Ogden’s translation was quite satisfactory (it is the source of the formulations quoted above), but the publishers produced a more rigorous version (by David Pears and Brian McGuinness) in 1960. Their rights lapsed in 2022, however – seventy years after Wittgenstein’s death – and several rivals spotted an opportunity. Penguin has entered the fray with a translation by the poet Alexander Booth, who is influenced by the two previous translations but sometimes strikes out on his own, often with unhappy results. He chooses to replace ‘is the case’ with ‘happens to be the case’, which is both clumsy and misleading, and he describes the rigid logical structures of complex propositions as ‘constellations’, as if they were nebulous and indefinite. Strangest of all, he tries to capture Wittgenstein’s parting injunction by saying that mystical truths must be ‘left to silence’, as if they were impertinences we should try to ignore, whereas Wittgenstein regarded them as great mysteries in whose presence we should have the decency to shut up.

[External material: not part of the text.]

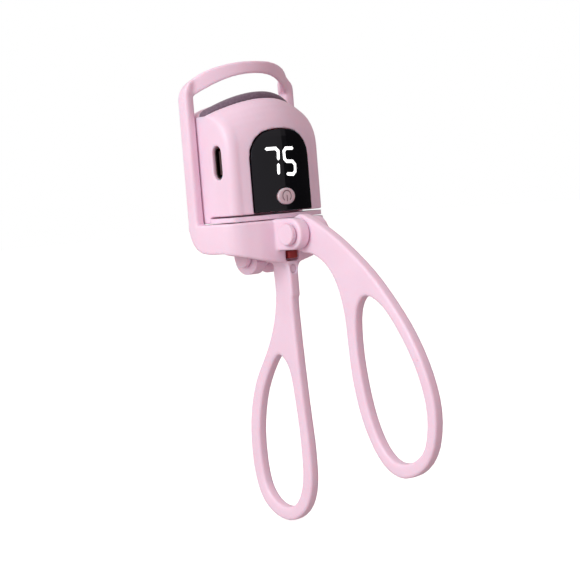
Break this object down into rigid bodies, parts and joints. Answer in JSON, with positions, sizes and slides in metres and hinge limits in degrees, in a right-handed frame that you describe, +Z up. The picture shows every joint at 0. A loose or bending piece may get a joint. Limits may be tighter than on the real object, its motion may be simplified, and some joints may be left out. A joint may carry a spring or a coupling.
{
  "type": "eyelash curler",
  "caption": "Heated clamp-type eyelash curler: arched fixed jaw, heated head that slides up to it, finger lever, display and button.",
  "frame": {"origin": "middle of the rear finger loop, in the mid-plane of the handles", "axes": "+X along the jaw, to the right when facing the display; -Y out of the display side, where the lever swings; +Z up from the finger loops to the jaw"},
  "size_m": [0.0406, 0.0768, 0.1325],
  "materials": {
    "pink_plastic": "satin moulded plastic",
    "rose_plastic": "fine matt moulded plastic",
    "black_gloss": "polished",
    "dark_silicone": "matt silicone",
    "red_silicone": "matt silicone",
    "steel": "plated",
    "aluminium": "rolled strip",
    "heater_film": "polyimide film",
    "carrier_white": "unglazed",
    "board_green": "solder mask",
    "module_black": "moulded",
    "cell_foil": "laminate pouch",
    "bead_glass": "epoxy bead",
    "wire_red": "silicone insulation"
  },
  "bodies": {
    "frame": {"main_frame": "pink_plastic", "deck_plate": "pink_plastic", "deck_screw_1": "steel", "deck_screw_2": "steel", "lever_stop_pad": "red_silicone", "stem_plug": "rose_plastic", "front_pin": "pink_plastic", "front_pin_cap": "pink_plastic"},
    "lever": {"front_handle": "pink_plastic"},
    "head": {"front_shell": "pink_plastic", "rear_cover": "pink_plastic", "cover_screw_1": "steel", "cover_screw_2": "steel", "cover_screw_3": "steel", "cover_screw_4": "steel", "display_window": "black_gloss", "control_board": "board_green", "display_module": "module_black", "power_switch": "module_black", "battery": "cell_foil", "usb_socket": "steel", "lash_pad": "dark_silicone", "heating_plate": "aluminium", "heating_film": "heater_film", "heater_carrier": "carrier_white", "thermistor": "bead_glass", "heater_lead_1": "wire_red", "heater_lead_2": "wire_red", "link_bracket": "pink_plastic", "bracket_screw_1": "steel", "bracket_screw_2": "steel", "rear_pin": "pink_plastic", "rear_pin_cap": "pink_plastic"},
    "button": {"power_button": "rose_plastic"}
  },
  "joints": [
    {"name": "lever_pivot", "type": "hinge", "parent": "frame", "child": "lever", "pos_m": [0, -0.0171, 0.0578], "axis": [1, 0, 0], "range_deg": [0, 14]},
    {"name": "head_slide", "type": "slide", "parent": "frame", "child": "head", "axis": [0, 0, 1], "range_m": [0, 0.005]},
    {"name": "button_press", "type": "slide", "parent": "head", "child": "button", "axis": [0, 1, 0], "range_m": [0, 0.0004], "stiffness_N_per_m": 800}
  ],
  "couplings": [
    {"joint": "head_slide", "follows": "lever_pivot", "m_per_rad": 0.0204}
  ]
}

Penguin’s effort is at best half-baked. Oxford University Press has come up with a superb alternative: a fresh version – philosophically alert and poetically sensitive – by Michael Beaney, who also contributes excellent notes and a fine introduction. We know we are in good hands from the beginning (‘The world is everything that is the case’), and it is a relief to be back with logical ‘combinations’ (instead of ‘constellations’). Beaney acknowledges that there will be doubts, but he makes a good case for his final flourish: ‘Of what one cannot speak, about that one must be silent.’